# WORK REQUIRED:
Sift the listing for lines that hold the string "this" and pull them out.
--- start ---
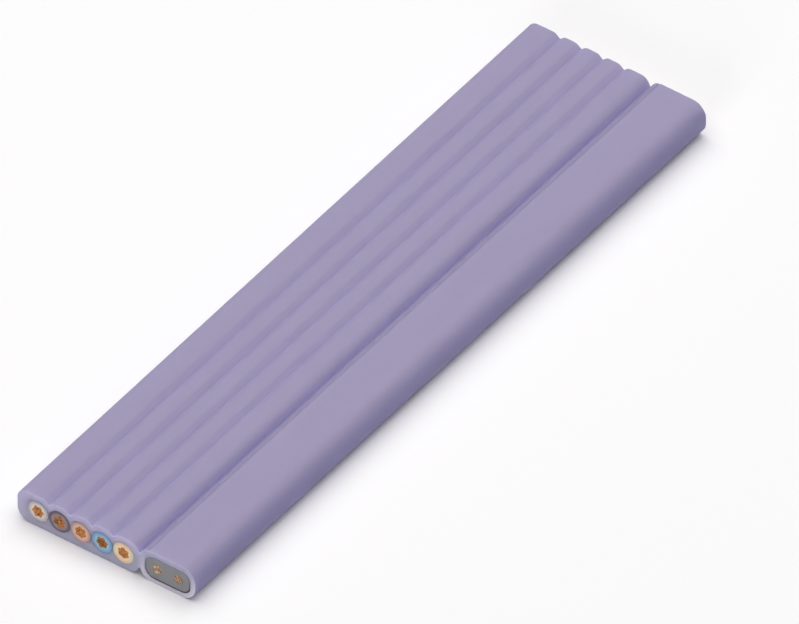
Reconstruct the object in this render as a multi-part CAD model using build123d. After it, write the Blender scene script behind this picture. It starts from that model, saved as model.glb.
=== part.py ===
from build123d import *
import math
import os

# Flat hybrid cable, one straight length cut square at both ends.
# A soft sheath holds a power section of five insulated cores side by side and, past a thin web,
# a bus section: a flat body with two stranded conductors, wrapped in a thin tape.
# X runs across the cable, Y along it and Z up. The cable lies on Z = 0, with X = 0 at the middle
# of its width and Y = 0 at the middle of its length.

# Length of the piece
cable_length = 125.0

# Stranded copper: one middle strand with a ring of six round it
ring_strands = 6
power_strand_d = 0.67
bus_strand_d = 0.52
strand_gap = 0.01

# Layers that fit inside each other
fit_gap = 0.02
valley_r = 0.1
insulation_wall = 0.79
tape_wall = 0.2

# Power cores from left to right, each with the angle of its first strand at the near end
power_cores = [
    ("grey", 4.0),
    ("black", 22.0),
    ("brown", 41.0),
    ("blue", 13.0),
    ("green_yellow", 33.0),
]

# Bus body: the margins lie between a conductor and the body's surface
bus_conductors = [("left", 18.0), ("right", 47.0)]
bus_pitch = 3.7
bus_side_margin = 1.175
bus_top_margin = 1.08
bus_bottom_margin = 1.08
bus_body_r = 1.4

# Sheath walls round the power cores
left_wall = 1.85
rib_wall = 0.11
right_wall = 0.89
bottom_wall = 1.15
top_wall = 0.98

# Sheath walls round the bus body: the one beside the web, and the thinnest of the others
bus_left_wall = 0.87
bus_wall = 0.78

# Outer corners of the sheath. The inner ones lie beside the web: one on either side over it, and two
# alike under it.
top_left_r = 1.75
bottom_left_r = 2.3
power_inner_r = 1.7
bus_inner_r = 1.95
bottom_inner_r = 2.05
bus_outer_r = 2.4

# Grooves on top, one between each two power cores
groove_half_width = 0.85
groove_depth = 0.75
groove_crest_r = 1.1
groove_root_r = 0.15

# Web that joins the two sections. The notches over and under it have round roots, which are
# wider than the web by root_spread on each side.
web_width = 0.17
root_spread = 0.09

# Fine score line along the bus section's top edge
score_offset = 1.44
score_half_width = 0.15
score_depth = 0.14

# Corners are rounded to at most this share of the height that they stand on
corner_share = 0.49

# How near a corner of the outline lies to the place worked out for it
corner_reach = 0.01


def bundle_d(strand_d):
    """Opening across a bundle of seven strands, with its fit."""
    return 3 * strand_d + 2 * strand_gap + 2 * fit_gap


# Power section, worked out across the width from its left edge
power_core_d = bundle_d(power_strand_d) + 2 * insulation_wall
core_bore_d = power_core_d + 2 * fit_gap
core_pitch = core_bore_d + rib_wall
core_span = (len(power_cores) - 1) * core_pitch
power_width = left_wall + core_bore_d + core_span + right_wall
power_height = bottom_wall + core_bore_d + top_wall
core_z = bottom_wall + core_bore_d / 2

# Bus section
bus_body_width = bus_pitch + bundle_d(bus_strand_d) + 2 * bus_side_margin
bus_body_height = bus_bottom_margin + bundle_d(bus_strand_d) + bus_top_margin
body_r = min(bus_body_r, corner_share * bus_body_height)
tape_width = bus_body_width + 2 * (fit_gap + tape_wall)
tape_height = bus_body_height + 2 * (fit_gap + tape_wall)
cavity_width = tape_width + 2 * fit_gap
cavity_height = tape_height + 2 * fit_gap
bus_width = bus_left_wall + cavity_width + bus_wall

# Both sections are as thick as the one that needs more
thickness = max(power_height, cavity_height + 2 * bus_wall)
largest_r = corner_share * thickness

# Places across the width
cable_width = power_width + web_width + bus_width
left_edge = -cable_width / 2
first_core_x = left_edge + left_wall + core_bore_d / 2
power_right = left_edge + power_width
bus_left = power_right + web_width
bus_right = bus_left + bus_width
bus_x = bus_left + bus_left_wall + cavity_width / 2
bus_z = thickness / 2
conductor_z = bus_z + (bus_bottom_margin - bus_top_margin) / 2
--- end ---
# REPLY:
Reconstruct the object in this render as a multi-part CAD model using build123d. After it, write the Blender scene script behind this picture. It starts from that model, saved as model.glb.
# Corners are rounded to at most this share of the height that they stand on